= EXERCISE TASK =
Reproduce the listing that follows with no differences at all.

= DATA SEGMENT =
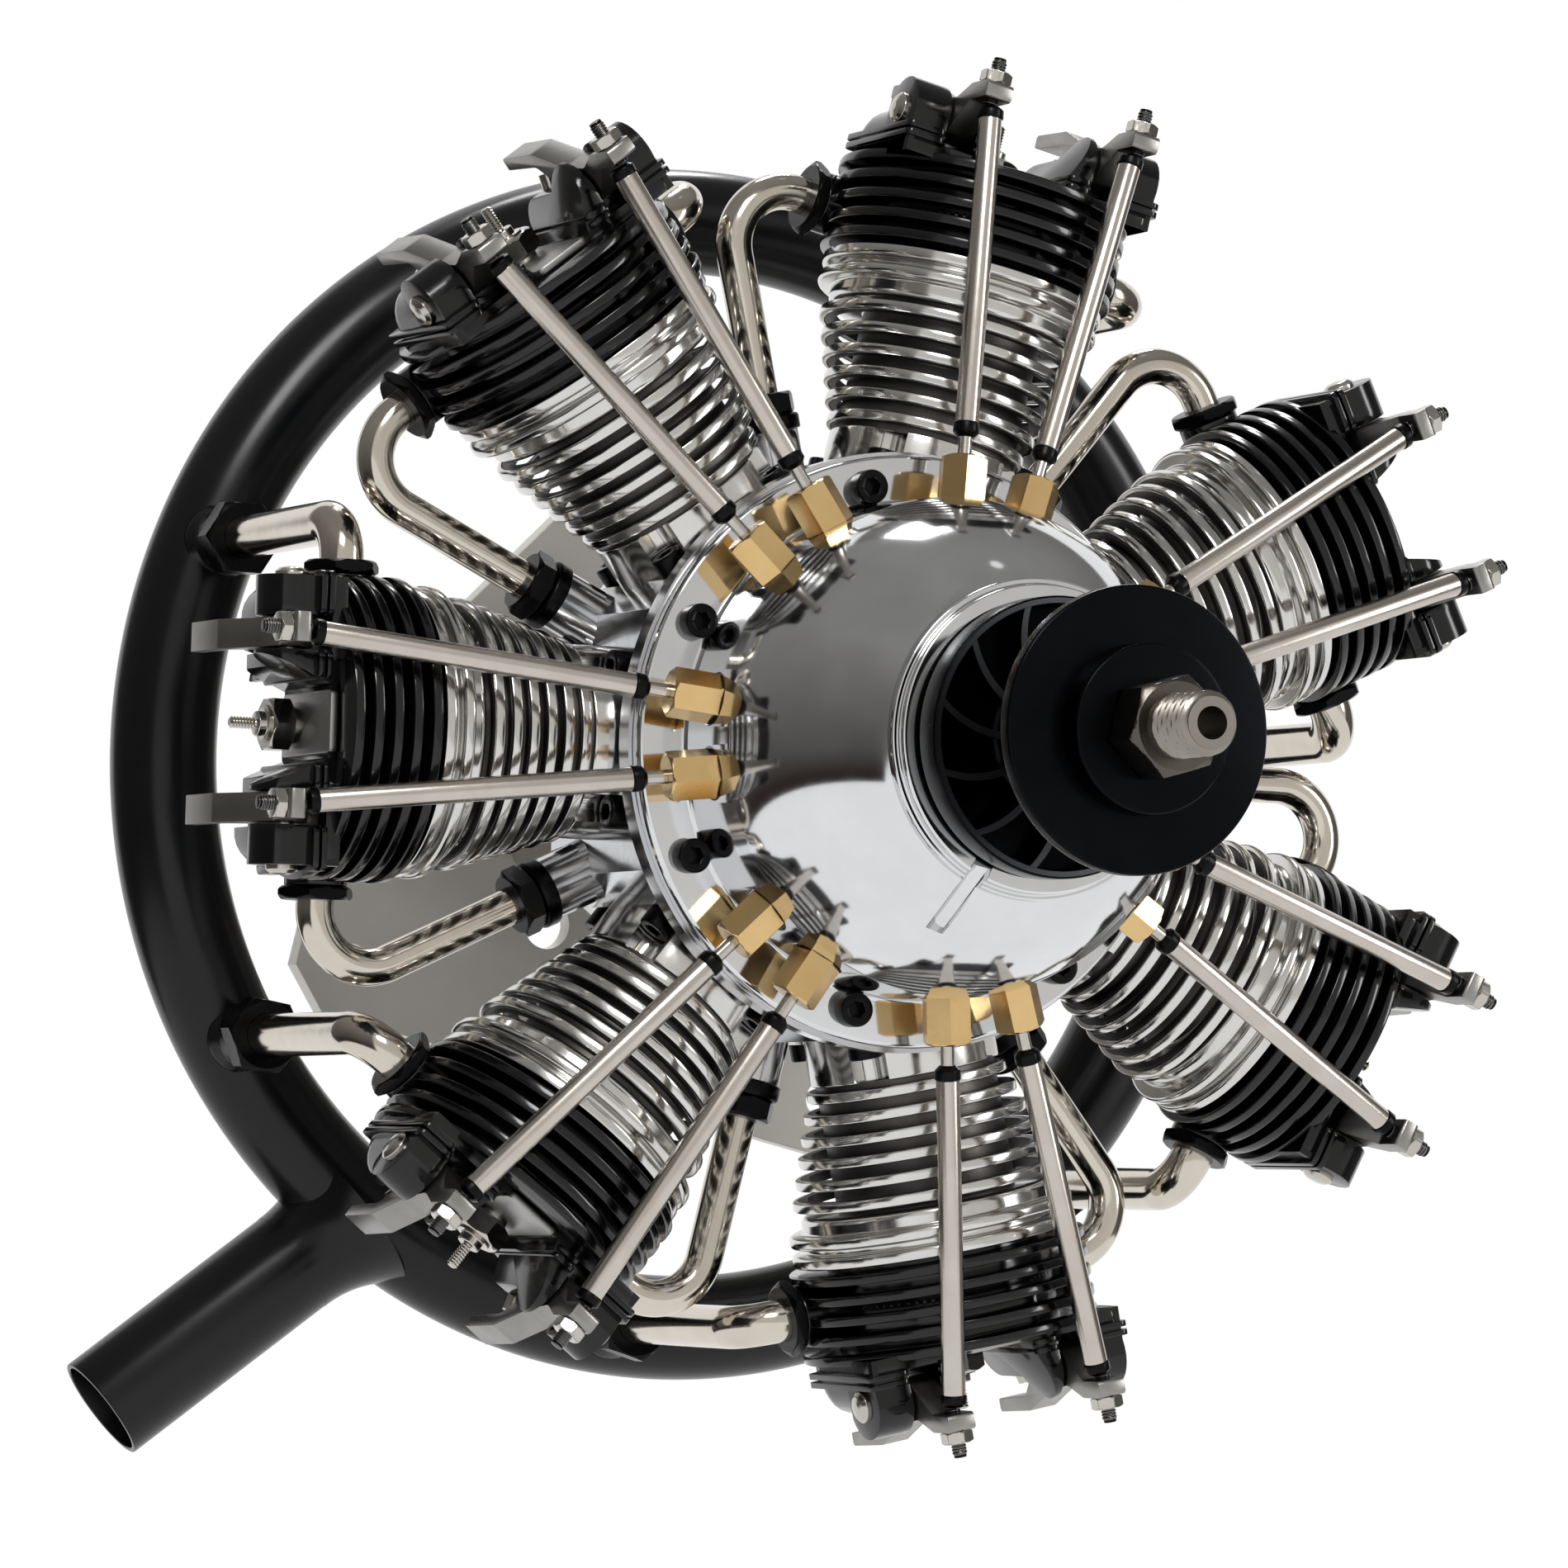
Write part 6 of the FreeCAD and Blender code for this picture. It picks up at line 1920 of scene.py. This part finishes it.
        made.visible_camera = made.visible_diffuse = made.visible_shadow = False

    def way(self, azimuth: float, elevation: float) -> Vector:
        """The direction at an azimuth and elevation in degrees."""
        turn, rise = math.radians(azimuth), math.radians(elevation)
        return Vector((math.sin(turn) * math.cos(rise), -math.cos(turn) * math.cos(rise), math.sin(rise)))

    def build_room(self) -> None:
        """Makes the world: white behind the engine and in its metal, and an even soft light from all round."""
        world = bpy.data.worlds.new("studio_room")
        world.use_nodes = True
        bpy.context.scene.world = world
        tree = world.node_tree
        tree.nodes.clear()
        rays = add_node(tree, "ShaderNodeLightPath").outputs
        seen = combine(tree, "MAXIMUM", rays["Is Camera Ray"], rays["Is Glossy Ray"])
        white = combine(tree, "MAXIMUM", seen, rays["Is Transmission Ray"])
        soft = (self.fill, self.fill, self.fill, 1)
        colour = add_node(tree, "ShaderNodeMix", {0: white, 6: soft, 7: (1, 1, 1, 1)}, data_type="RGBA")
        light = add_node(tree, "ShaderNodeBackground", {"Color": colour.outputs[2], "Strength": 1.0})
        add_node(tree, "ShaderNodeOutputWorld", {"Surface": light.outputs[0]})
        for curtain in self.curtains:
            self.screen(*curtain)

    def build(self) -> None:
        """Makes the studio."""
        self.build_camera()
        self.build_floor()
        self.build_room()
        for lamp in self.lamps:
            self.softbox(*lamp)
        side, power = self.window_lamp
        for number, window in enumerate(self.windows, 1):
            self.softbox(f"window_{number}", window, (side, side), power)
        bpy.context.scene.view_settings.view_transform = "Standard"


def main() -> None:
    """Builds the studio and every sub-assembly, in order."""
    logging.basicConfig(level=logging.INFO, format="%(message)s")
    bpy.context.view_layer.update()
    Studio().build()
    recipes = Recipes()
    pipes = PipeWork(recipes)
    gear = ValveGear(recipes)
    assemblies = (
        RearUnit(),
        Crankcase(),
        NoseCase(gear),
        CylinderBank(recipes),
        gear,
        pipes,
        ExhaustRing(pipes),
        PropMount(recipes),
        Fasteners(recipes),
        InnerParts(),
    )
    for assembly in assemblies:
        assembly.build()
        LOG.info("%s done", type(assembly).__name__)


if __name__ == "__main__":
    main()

= RESULT OF THE EXERCISE =
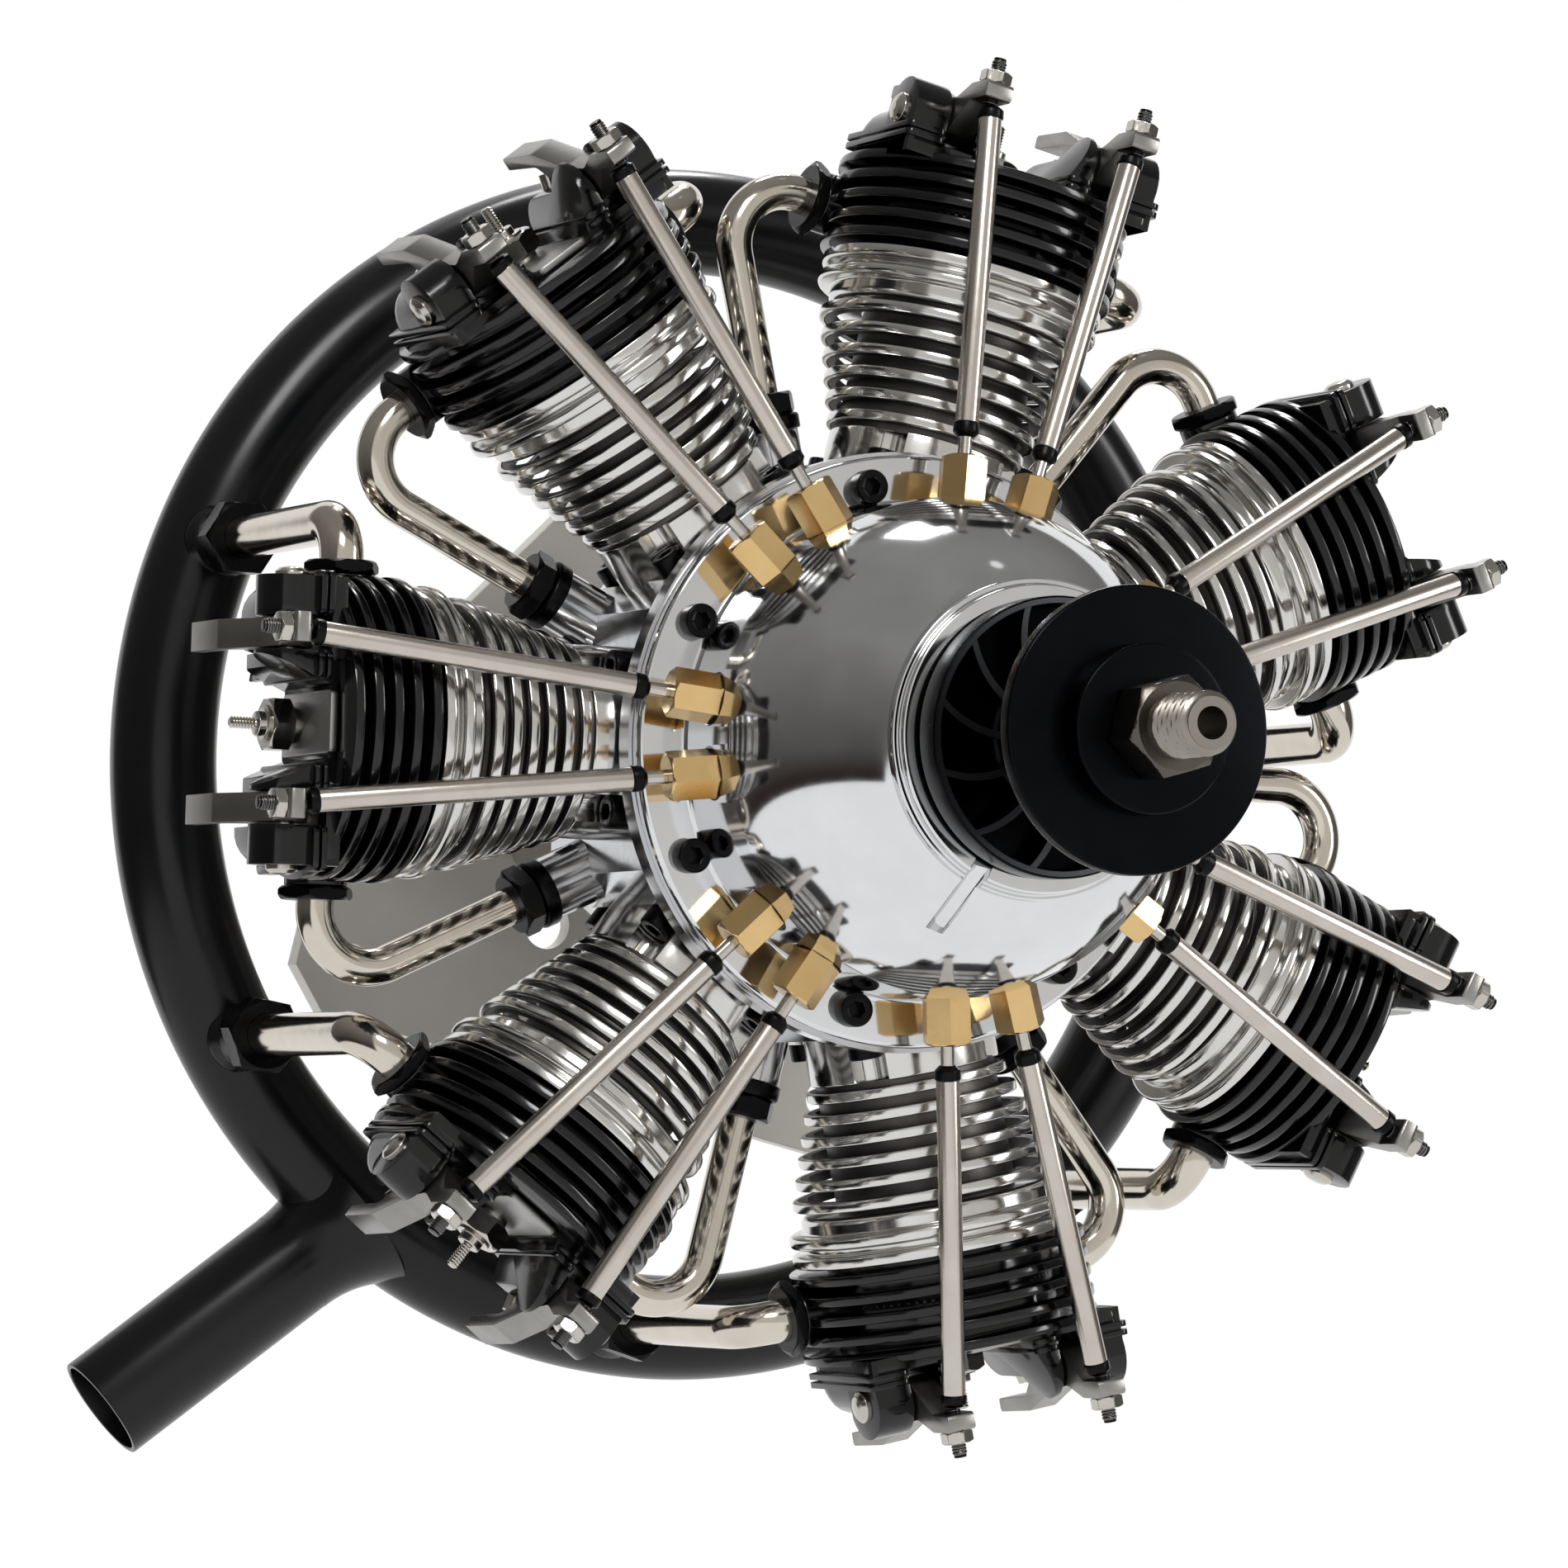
Write part 6 of the FreeCAD and Blender code for this picture. It picks up at line 1920 of scene.py. This part finishes it.
        made.visible_camera = made.visible_diffuse = made.visible_shadow = False

    def way(self, azimuth: float, elevation: float) -> Vector:
        """The direction at an azimuth and elevation in degrees."""
        turn, rise = math.radians(azimuth), math.radians(elevation)
        return Vector((math.sin(turn) * math.cos(rise), -math.cos(turn) * math.cos(rise), math.sin(rise)))

    def build_room(self) -> None:
        """Makes the world: white behind the engine and in its metal, and an even soft light from all round."""
        world = bpy.data.worlds.new("studio_room")
        world.use_nodes = True
        bpy.context.scene.world = world
        tree = world.node_tree
        tree.nodes.clear()
        rays = add_node(tree, "ShaderNodeLightPath").outputs
        seen = combine(tree, "MAXIMUM", rays["Is Camera Ray"], rays["Is Glossy Ray"])
        white = combine(tree, "MAXIMUM", seen, rays["Is Transmission Ray"])
        soft = (self.fill, self.fill, self.fill, 1)
        colour = add_node(tree, "ShaderNodeMix", {0: white, 6: soft, 7: (1, 1, 1, 1)}, data_type="RGBA")
        light = add_node(tree, "ShaderNodeBackground", {"Color": colour.outputs[2], "Strength": 1.0})
        add_node(tree, "ShaderNodeOutputWorld", {"Surface": light.outputs[0]})
        for curtain in self.curtains:
            self.screen(*curtain)

    def build(self) -> None:
        """Makes the studio."""
        self.build_camera()
        self.build_floor()
        self.build_room()
        for lamp in self.lamps:
            self.softbox(*lamp)
        side, power = self.window_lamp
        for number, window in enumerate(self.windows, 1):
            self.softbox(f"window_{number}", window, (side, side), power)
        bpy.context.scene.view_settings.view_transform = "Standard"


def main() -> None:
    """Builds the studio and every sub-assembly, in order."""
    logging.basicConfig(level=logging.INFO, format="%(message)s")
    bpy.context.view_layer.update()
    Studio().build()
    recipes = Recipes()
    pipes = PipeWork(recipes)
    gear = ValveGear(recipes)
    assemblies = (
        RearUnit(),
        Crankcase(),
        NoseCase(gear),
        CylinderBank(recipes),
        gear,
        pipes,
        ExhaustRing(pipes),
        PropMount(recipes),
        Fasteners(recipes),
        InnerParts(),
    )
    for assembly in assemblies:
        assembly.build()
        LOG.info("%s done", type(assembly).__name__)


if __name__ == "__main__":
    main()